Pemandangan di Kolisia, Kecamatan Magepanda

Wednesday 26 October 2011

Mbolaso, Palue

Maumere adalah Ibukota Kabupaten Sikka, terletak di Pulau Flores, Propinsi Nusa Tenggara Timur. Kota Maumere berada di pesisir Pantai Utara(Pantura)Flores dengan Bandara Frans Seda serta Pelabuhan Laut L.Say sebagai pintu gerbangnya. Lewat inimaumere.com Anda bisa menjelajahi Kabupaten kecil ini, epang gawan (terima kasih) telah berkunjung... Kontak Kami
SAMPAI menjelang akhir Juni tahun ini, saya selalu beranggapan bahwa hanya ada satu bahasa dari bahasa-bahasa lokal masyarakat Flores dan sekitarnya yang mengenal kata terima kasih, yakni bahasa Sikka yang menggunakan kata epan(g) gawan(g).
Ternyata masih ada satu masyarakat yang juga memiliki kata khusus untuk mengungkapkan rasa terima kasih, yakni bahasa masyarakat pulau Palue. Kata untuk itu adalah mbolaso. Tentu saja, ketiadaan kata terima kasih dalam bahasa-bahasa lain tidak berarti bahwa masyarakat tersebut tidak tahu berterima kasih. Mereka mengungkapkan rasa syukur mereka tidak dalam kata tetapi dalam sikap tubuh atau dalam bentuk pemberian balik.
Orang Palue menyatakan terima kasihnya baik dalam sikap maupun dalam kata mbolaso. Mereka berterima kasih untuk berbagai macam hal, juga untuk kesediaan orang bertamu di rumah mereka. Kedermawanan menerima tamu tampaknya merupakan sebuah keutamaan warga pulau Palue.
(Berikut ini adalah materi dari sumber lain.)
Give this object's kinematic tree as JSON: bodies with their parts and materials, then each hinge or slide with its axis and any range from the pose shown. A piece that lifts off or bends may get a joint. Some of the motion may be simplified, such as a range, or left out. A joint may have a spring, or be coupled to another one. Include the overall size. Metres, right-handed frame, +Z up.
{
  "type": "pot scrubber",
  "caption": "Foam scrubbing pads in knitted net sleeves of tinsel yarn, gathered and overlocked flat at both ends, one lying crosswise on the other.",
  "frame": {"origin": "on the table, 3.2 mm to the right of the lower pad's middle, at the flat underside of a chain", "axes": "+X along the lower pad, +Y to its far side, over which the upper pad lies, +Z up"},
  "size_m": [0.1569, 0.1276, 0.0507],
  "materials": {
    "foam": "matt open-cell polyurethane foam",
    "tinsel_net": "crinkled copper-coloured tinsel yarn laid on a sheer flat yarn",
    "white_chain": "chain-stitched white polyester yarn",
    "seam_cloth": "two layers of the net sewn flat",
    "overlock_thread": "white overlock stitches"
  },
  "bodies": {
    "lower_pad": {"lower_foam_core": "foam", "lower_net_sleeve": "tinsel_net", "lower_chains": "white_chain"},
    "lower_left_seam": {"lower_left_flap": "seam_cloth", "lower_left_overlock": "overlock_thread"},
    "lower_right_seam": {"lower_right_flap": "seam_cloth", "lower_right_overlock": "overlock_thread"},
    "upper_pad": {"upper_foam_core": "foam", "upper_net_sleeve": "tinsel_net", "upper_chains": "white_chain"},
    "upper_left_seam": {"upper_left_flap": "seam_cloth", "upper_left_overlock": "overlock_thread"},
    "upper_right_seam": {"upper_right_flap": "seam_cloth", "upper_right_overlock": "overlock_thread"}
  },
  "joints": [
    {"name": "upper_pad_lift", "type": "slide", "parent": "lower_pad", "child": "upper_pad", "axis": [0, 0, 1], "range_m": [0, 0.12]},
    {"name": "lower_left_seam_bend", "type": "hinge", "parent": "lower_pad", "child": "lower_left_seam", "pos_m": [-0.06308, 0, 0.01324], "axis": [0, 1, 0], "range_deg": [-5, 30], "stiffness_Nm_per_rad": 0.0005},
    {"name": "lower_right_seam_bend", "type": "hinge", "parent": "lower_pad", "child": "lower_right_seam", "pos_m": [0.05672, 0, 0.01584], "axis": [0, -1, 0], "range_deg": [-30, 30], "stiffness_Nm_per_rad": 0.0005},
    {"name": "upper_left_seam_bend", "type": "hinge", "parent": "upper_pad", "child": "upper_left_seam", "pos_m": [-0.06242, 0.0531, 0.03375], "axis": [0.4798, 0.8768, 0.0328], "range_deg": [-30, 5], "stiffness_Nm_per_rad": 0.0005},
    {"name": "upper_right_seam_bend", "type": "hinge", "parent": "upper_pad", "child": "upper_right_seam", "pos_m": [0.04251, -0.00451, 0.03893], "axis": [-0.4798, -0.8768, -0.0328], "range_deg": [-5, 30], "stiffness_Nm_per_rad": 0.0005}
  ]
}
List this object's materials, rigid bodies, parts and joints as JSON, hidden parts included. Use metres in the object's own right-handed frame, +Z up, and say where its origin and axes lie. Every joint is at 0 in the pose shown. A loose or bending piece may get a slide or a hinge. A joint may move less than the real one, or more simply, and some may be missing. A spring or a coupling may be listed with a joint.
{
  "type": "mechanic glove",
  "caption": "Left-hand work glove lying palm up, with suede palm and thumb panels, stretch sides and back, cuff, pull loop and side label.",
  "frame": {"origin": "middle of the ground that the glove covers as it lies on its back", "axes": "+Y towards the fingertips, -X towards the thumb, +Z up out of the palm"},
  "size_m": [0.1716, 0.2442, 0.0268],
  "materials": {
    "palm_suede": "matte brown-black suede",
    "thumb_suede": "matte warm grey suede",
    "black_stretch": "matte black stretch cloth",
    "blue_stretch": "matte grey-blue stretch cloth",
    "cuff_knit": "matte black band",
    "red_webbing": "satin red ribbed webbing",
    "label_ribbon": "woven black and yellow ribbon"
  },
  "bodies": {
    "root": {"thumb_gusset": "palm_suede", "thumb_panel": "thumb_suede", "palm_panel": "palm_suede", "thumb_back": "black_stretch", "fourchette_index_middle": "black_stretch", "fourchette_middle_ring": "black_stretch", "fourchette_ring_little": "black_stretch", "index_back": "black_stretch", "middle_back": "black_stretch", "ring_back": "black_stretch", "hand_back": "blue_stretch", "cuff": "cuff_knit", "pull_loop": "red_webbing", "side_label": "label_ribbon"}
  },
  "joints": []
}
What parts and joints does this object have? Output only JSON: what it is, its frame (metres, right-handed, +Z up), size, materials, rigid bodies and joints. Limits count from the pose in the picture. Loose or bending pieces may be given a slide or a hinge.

Sebagaimana dikatakan seorang warga pada kesempatan perpisahan dengan sekelompok mahasiswa/i Universitas Indonesia (UI) yang ber-K2N di Kampung Rokirole, orang Palue memang mudah menerima tamu, tetapi mereka merasa sangat berat melepaskan tamu. Menerima tamu merupakan sebuah penghargaan, dan melepaskan tamu sering disertai rasa sedih.

Boleh jadi, pulau yang didiami para pelaut tangguh ini memang tidak selalu merupakan tempat yang sering mendapat kunjungan para pejabat. Palue sering dikonotasikan dengan kekeringan dan ketandusan, tanpa sumber air minum. Orang mencemaskan akan minum apa dan bisa mandi berapa kali. Perjalanan ke sana berbahaya. Dan bayangan tentang ini diperkuat dengan tenggelamnya kapal motor Karya Pinang pada Oktober 2010. Orang semakin enggan bepergian ke Palue. Tidak terkecuali para pejabat dan petugas negara yang pekerjaannya adalah membangun masyarakat Indonesia.

Namun, sebenarnya Palue tidak seperti yang ditakuti dalam bayangan. Sudah sejak zaman dulu orang Palue memiliki kecerdasan untuk mendapat air, entah dari batang pisang dan pohon ara, maupun dengan menampung air hujan serta menggali beberapa sumur di wilayah pantai.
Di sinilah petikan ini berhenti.